Ample communication and prep are also vital in managing fill-ins. “Start doing some training and development crossover before people actually go on leave,” Spinks says. If redistributing work among remaining employees, have a written plan setting out clear responsibilities, and compensate and support staffers who take on an added workload.
The bosses who best understand the complexities of parental-leave accommodation are those who have gone on such leaves themselves. As a senior manager at a global technology manufacturing company, “mat leaves used to make me crazy,” says Leslie Stroll (her name has been changed). “You’re forever filling and training positions, which derails projects, and it takes months to recover.” But after adopting a baby, Stroll softened on mat leaves and rethought her own demanding role with the company.
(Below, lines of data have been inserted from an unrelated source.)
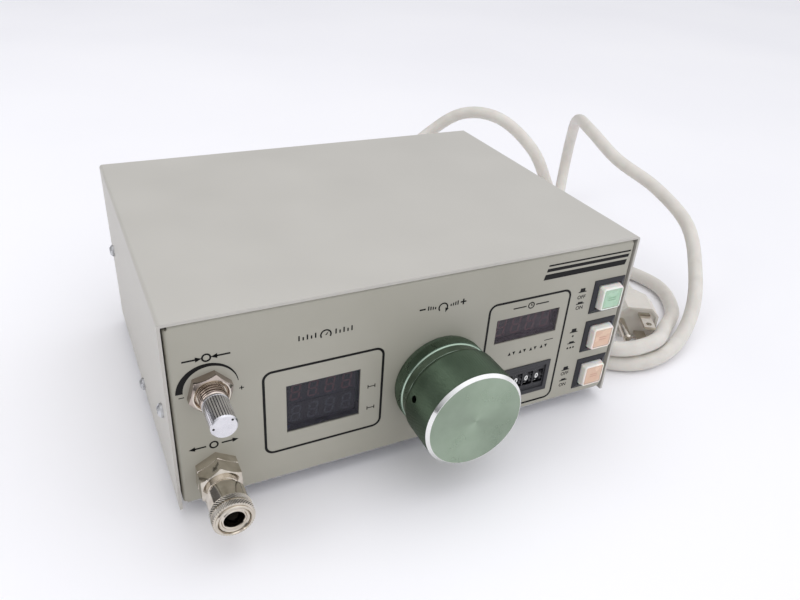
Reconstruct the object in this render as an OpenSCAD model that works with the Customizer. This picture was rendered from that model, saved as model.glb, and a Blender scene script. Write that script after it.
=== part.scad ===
// Bench-top pneumatic fluid dispenser: sheet-metal case with a regulator, a vacuum
// valve, an air-out coupler, two displays, a thumbwheel bank and three push buttons.
// Front of the case faces -Y. Height is measured from the soles of the feet.

/* [Case] */
// Width of the cover over its sides
case_w = 216; // [206:1:240]
// Depth of the cover from front edge to rear edge
case_d = 160; // [156:1:220]
// Height of the cover from its lower edge to its top
case_h = 88; // [86:1:110]
// Thickness of the cover sheet
cover_t = 1.2; // [0.8:0.1:1.6]
// Thickness of the front and rear panel sheet
panel_t = 1.2; // [1.2:0.1:2]
// Thickness of the base plate
base_t = 1.2; // [0.8:0.1:2]
// Inside radius of every bend in the sheets
bend_in = 0.4; // [0.3:0.1:1.5]
// How far the front panel sits inside the edges of the cover
panel_recess = 0.3; // [0.2:0.1:2]
// How far the rear panel sits inside the edges of the cover
rear_recess = 1; // [0.5:0.1:3]
// Shadow gap between the panels and the sides of the cover
panel_gap = 0.7; // [0.5:0.1:1]
// Depth of the flanges folded back from the panels
flange_d = 20; // [18:1:24]
// Height of the rubber feet below the cover's lower edge
foot_h = 5; // [4:0.5:10]
// Radius of a rubber foot at its sole
foot_r = 6.5; // [5.5:0.1:9]
// Radius of the shank of the case screws
screw_r = 1.5; // [1.2:0.1:1.5]

/* [Regulator] */
// Radius of the regulator knob
knob_r = 22.8; // [21:0.1:24]
// Reach of the knob's face in front of the cover's front edge
knob_reach = 32; // [31:0.5:45]
// Length of the knob
knob_len = 20; // [18:0.5:20]
// Chamfer round the knob's face
knob_chamfer = 1.3; // [0.5:0.1:2.5]
// Radius of the threaded neck that passes through the panel
neck_r = 12.5; // [11:0.1:12.5]
// Radius of the lock ring
lock_r = 22; // [21:0.1:23]
// Length of the lock ring
lock_len = 11.3; // [10:0.1:11.6]
// Radius of the regulator stem
stem_r = 4; // [3:0.1:5]

/* [Vacuum valve] */
// Width of the valve's nut across its flats
vac_nut_af = 15; // [13:0.5:16]
// Thickness of the valve's nut
vac_nut_t = 4.3; // [3:0.1:4.6]
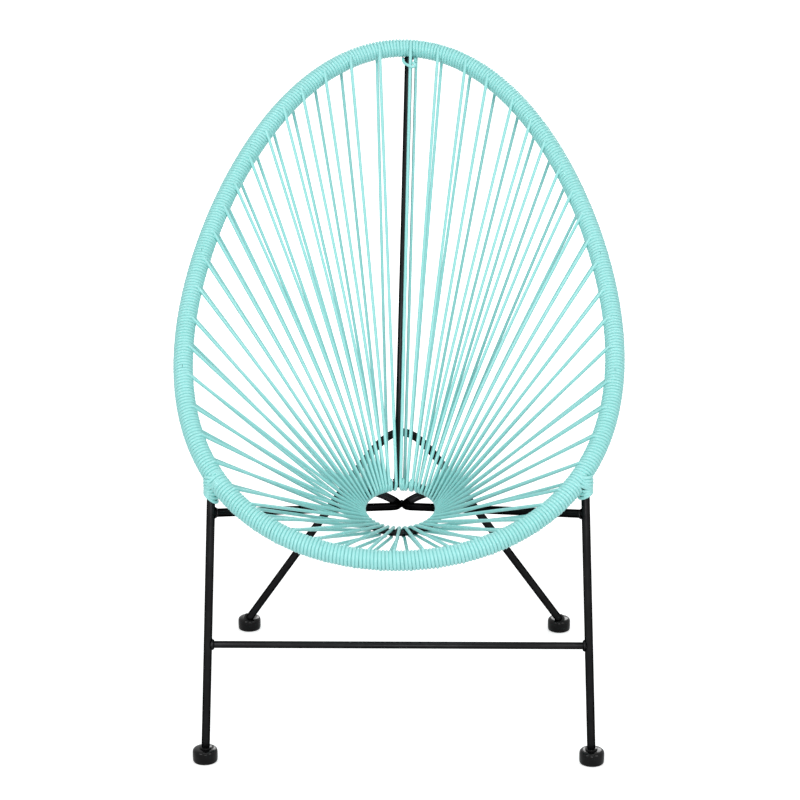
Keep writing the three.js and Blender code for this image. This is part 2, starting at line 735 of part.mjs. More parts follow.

She and her boss came up with a “transition position” for her that didn’t require travel or working “scary hours.” “It was a nice landing pad,” she says. “It’s a win-win, because they’re helping me tremendously, and they will get my loyalty.” She believes the employer should think of a valued employee like a sometimes-demanding spouse who’s nevertheless worth the effort. “It’s got to be a give-and-take relationship,” she says. “If you take care of each other, it will be like a long marriage.”